There was a lot more, and I’m sure it will percolate through the moldy coffee grounds that substitute for my brain.  Fish came down on the side of my long-standing conviction that there are two kinds of authority; administrative and expertise.  One is conferred by status in a hierarchy, the other indicates you actually know something.  Occasionally the second coincides with the first, but not always.

Notes:


  1. The other thing that’s bothering me about it is that each frame (‘liberalism’ and ‘conservatism’) represent package deals.  There is hardly any more certain indicator of cessation of thought than the acceptance of an intellecual package encompassing hundreds of issues.

  2. Here’s an interview with Fish on his book, There’s no such thing as free speech (and it’s a good thing, too)
  3. There was a hilarious moment when an obvious sophomore took to the question mic to ask a painfully sophomoric question from a postmodern perspective.  Fish engaged him for several minutes on the subject of historicity and reality (that the experts, most of the time, are right), and concluded; “The postmodern observation that experience colors perception of reality is something that occurs to most students around the third week of their sophomore year.  Get over it!”
Categories: Reviews
  1. November 11, 2005 at 09:29 | #1

    That first one sounds like something Lazarus Long would say.

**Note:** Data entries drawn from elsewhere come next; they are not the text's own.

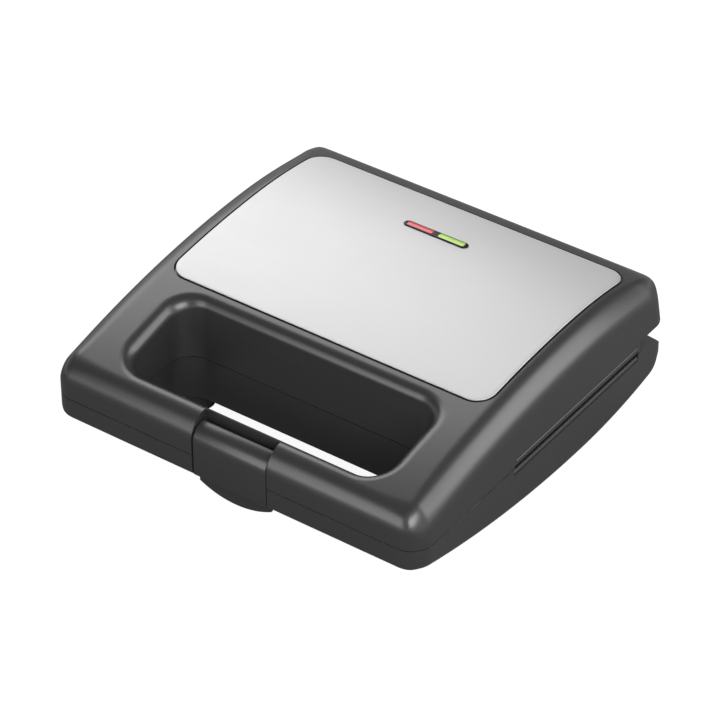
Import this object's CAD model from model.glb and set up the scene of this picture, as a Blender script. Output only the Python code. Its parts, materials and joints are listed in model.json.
"""Sandwich toaster: the visible surfaces, finishes and a studio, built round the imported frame."""
import json
import math
from functools import partial
from types import SimpleNamespace

import bpy
import numpy as np
from bpy.props import FloatProperty, FloatVectorProperty, PointerProperty
from mathutils import Matrix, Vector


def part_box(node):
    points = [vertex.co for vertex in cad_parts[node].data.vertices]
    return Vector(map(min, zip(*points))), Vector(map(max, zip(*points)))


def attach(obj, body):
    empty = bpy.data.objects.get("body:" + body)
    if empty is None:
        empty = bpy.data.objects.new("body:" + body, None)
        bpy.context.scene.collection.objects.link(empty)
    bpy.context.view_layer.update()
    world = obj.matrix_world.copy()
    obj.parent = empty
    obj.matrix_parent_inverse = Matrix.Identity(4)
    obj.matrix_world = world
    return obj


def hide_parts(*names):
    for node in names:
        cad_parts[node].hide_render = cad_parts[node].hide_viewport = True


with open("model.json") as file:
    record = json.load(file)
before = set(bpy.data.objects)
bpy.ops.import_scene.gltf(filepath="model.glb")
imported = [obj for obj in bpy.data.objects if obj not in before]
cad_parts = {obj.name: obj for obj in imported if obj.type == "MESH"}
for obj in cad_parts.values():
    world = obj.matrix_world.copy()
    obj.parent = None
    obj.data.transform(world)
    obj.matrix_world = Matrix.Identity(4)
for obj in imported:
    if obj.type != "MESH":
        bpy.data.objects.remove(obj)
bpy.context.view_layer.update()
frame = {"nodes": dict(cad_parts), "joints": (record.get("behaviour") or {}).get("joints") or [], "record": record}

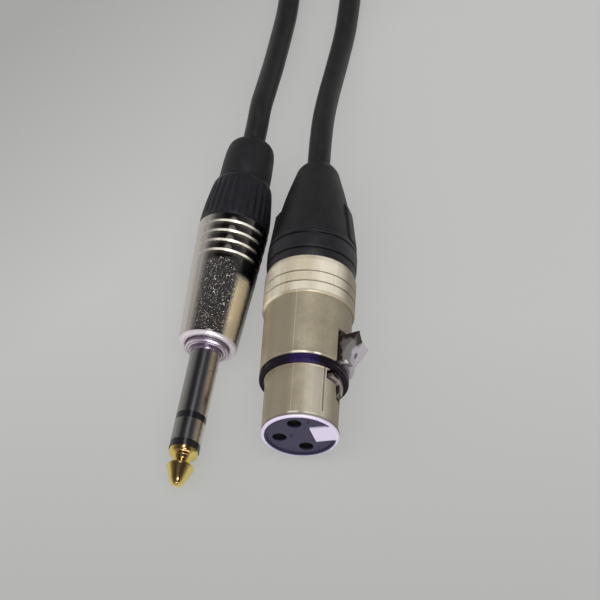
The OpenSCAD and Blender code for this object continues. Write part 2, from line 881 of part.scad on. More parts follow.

  2. November 11, 2005 at 12:15 | #2

    The advantage of “conservatism” and “liberalism” being package deals is that one particular aspect of them cannot, for too long, hold the whole group.  While the social conservatives seem to hold most sway in the conservative halls of power right now, there’s only so far they can push, and already there are fractures between them and the other brands of conservatives out there.

    As a coherent political philosophy, “conservatism” and “liberalism” are hopelessly vague (and often self-contradictory).  As flags to rally around, they have a certain utility.